> _Exercise_: Would you print the material exactly, starting at its first line and ending at the line holding "MEAN_RADIUS = 21.5"?

***

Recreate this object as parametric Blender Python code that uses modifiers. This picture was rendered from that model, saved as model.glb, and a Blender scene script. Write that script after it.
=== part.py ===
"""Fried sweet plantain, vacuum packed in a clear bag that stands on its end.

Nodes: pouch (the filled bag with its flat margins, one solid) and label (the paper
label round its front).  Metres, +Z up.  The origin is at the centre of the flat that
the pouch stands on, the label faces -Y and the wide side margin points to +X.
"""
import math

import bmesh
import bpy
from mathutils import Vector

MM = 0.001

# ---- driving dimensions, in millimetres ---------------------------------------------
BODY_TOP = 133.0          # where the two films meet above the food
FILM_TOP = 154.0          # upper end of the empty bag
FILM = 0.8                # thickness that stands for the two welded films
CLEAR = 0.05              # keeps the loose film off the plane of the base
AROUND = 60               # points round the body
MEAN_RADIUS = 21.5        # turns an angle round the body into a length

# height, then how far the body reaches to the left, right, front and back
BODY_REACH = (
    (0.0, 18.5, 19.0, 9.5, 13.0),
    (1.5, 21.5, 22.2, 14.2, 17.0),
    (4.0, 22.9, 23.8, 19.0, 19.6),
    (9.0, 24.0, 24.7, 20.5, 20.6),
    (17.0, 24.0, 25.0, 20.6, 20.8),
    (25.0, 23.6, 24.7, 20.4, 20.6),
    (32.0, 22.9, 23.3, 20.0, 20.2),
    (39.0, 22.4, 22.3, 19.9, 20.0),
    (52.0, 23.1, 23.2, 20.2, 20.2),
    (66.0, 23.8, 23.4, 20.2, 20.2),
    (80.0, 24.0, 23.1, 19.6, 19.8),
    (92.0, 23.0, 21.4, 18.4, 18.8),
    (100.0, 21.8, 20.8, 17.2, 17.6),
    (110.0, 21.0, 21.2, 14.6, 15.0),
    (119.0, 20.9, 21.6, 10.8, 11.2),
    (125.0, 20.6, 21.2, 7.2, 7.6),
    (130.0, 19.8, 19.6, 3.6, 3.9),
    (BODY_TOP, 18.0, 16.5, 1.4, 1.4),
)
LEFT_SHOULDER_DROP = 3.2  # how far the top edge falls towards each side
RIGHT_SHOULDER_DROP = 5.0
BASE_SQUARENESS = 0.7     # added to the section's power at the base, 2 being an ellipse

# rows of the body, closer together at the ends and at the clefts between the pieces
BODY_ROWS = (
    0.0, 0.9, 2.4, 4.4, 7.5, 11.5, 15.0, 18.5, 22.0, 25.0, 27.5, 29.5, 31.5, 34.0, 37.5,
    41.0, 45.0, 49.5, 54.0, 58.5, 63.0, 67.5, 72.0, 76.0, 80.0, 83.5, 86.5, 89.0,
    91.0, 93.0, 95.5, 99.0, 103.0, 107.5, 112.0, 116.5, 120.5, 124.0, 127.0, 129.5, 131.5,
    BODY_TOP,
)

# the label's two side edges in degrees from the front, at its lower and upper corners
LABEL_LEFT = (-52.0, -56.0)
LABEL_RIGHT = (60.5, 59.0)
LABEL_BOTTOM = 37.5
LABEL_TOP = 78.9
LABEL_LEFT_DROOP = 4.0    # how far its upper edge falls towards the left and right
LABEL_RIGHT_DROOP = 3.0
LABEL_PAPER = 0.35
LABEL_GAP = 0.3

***

> _Final answer_:
Recreate this object as parametric Blender Python code that uses modifiers. This picture was rendered from that model, saved as model.glb, and a Blender scene script. Write that script after it.
=== part.py ===
"""Fried sweet plantain, vacuum packed in a clear bag that stands on its end.

Nodes: pouch (the filled bag with its flat margins, one solid) and label (the paper
label round its front).  Metres, +Z up.  The origin is at the centre of the flat that
the pouch stands on, the label faces -Y and the wide side margin points to +X.
"""
import math

import bmesh
import bpy
from mathutils import Vector

MM = 0.001

# ---- driving dimensions, in millimetres ---------------------------------------------
BODY_TOP = 133.0          # where the two films meet above the food
FILM_TOP = 154.0          # upper end of the empty bag
FILM = 0.8                # thickness that stands for the two welded films
CLEAR = 0.05              # keeps the loose film off the plane of the base
AROUND = 60               # points round the body
MEAN_RADIUS = 21.5        # turns an angle round the body into a length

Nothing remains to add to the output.